With the update it's roughly 0.4 quicker on both... (several folks so far getting 3.7-something without rollout and 3.4-something with rollout)

3.7 from 4.1 in real world driving doesn't seem worth $2000 to me. Now, if it dropped to 3.5 or quicker, then maybe...(and even then it wouldn't offer much benefit in real world driving).

I know owners' 0-60 tests have been published in forums and blogs, but for those like me who don't follow them closely (or are too lazy to drill deeper into Google...like me), would you please provide links to the published reports of the numbers you mentioned?
 
You have a timeslip for this you can post?

I ask because it's significantly quicker than any P I've ever seen (and AFAIK significantly quicker than any posted here ever...which was 2.98 or something)... also curious what they used to measure it? (which could potentially explain why it's significantly different from everyone elses times)






6k would still likely be cheaper than it'd cost a current AWD owner to trade his car in for a P3D- though even if they DID do that.

Which they probably won't because what they DID release suggests they're not interested in offering an update that only works for the older 980 drive unit AWD cars and then a different, lesser, update for the newer 990 DU cars.

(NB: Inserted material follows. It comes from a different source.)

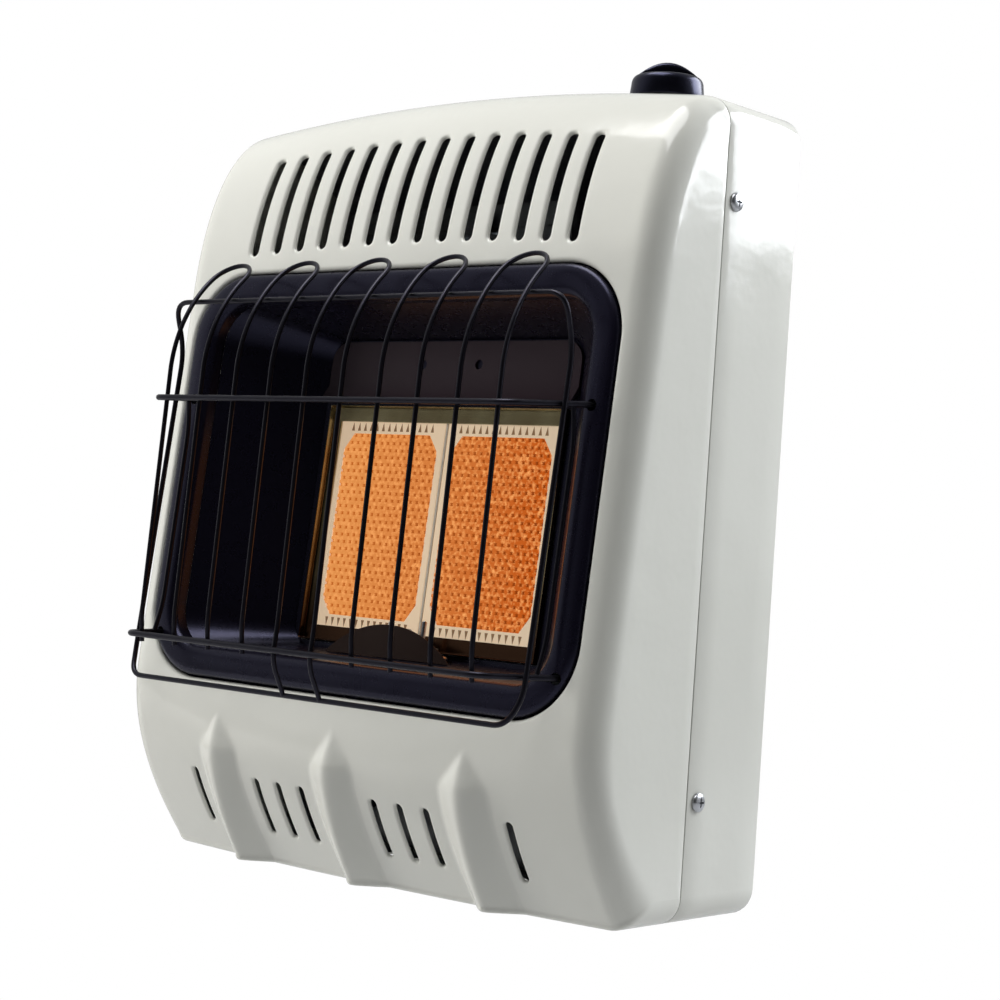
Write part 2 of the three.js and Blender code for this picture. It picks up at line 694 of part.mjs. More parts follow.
function wireGuard() {
  const legX = i => (i - (2 * hoopCount - 1) / 2) * legPitch;
  const weld = 0.6;             // how deep the welds press a leg into a bar
  const legDepth = z => upperBarDepth + (lowerBarDepth - upperBarDepth)
    * (upperBarZ - z) / (upperBarZ - lowerBarZ) + barWire + legWire - weld;
  const bendSteps = 4;
  const endSteps = 8;
  const hoops = Array.from({ length: hoopCount }, (_, i) => {
    const left = legX(2 * i);
    const middle = i === (hoopCount - 1) / 2;
    const foot = middle
      ? [[0, ringBottomDepth, ringBottomZ], [0, legDepth(lowerBarZ) - 1, lowerBarZ - 6]]
      : [[0, legDepth(lowerBarZ) + 3, lowerBarZ - 4]];
    const lean = arc(0, 0, hoopBend, 0, hoopLean, bendSteps).map(p =>
      [0, legDepth(hoopStartZ) + hoopBend - p.x, hoopStartZ + p.y]);
    const up = bends([...foot, [0, legDepth(lowerBarZ + 12), lowerBarZ + 12], lean[0]], 16, 3)
      .map(p => p.toArray());
    const leg = [...up, ...lean.slice(1)];
    const [, endDepth, endZ] = leg[leg.length - 1];
    const end = arc(0, 0, legPitch / 2, 2 * quarter, 0, endSteps).slice(1, -1).map(p =>
      [p.x, endDepth + p.y * Math.sin(hoopLean), endZ + p.y * Math.cos(hoopLean)]);
    const path = [
      ...leg.map(([, d, z]) => [-legPitch / 2, d, z]),
      ...end,
      ...leg.map(([, d, z]) => [legPitch / 2, d, z]).reverse(),
    ];
    return wire(path.map(([x, d, z]) => new THREE.Vector3(left + legPitch / 2 + x, d, z)), legWire);
  });
  const bar = (z, depth, holeZ) => {
    const half = [[barHalfWidth, depth, z], [guardHoleX - 1, -4, holeZ], [guardHoleX, 5, holeZ]];
    return wire(bends([...mirrored(half).reverse(), ...half], 9, 3), barWire);
  };
  const upperBar = bar(upperBarZ, upperBarDepth, upperBarZ + barHoleRise);
  const lowerBar = bar(lowerBarZ, lowerBarDepth, lowerBarZ + barHoleRise / 2);
  const overlap = 1;            // the two halves of the ring run this far into each other
  const ringHalf = [
    [-overlap, ringBottomDepth, ringBottomZ], [ringHalfWidth - 6, ringBottomDepth + 2, ringBottomZ],
    [ringHalfWidth, -23, ringBottomZ + 16], [ringHalfWidth, ringKneeDepth, ringKneeZ],
    [ringHalfWidth, ringTopDepth, ringTopZ], [-overlap, ringTopDepth, ringTopZ],
  ];
  const ringWire = barWire - 0.3;
  const sideX = ringHalfWidth - 1.5;
  const side = [
    [sideX, -12, upperBarZ + barHoleRise], [sideX + 0.5, -8, upperBarZ - 12],
    [sideX, -8, lowerBarZ + 22], [sideX - 0.5, -12, lowerBarZ + barHoleRise / 2],
  ];
  return fuse(...hoops, upperBar, lowerBar,
    wire(bends(ringHalf, 12, 3), ringWire), wire(bends(mirrored(ringHalf), 12, 3), ringWire),
    wire(bends(side, 12, 3), legWire), wire(bends(mirrored(side), 12, 3), legWire));
}

// ---------------------------------------------------------------- burner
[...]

Instead they released 1 update that works for all of them regardless of if they came with the older shared-with-P drive unit or the newer less capable one.


(and obviously if you're not an owner at all yet this upgrade makes 0 sense compared to just buying a P3D- in the first place for 2k more...but that's no help to those who already have cars- most of whom were buying when either the P3D- was a LOT more money than the AWD- like 10k more at the time- or who ordered during the time the P3D- wasn't being sold at all)


A pretty fair comparison would be buying FSD before or after initial buy. As far as I know there isn't any compelling difference in the price today? Its just software anyways.
Why is everybody under the impression that the 990 units are not as capable as the 980 units. Does any evidence exist?
I think Tesla should give some more information about this offer. Is it a one time upgrade, is it an upgrade package that gives you additional upgrades on a later time? Any good reason we can't do the full upgrade at once? What is really the difference between the Sport and Standard performance profile, is it more difficult to drive economically with the Sport profile, and if so why aren't current P3D models offered the Standard profile?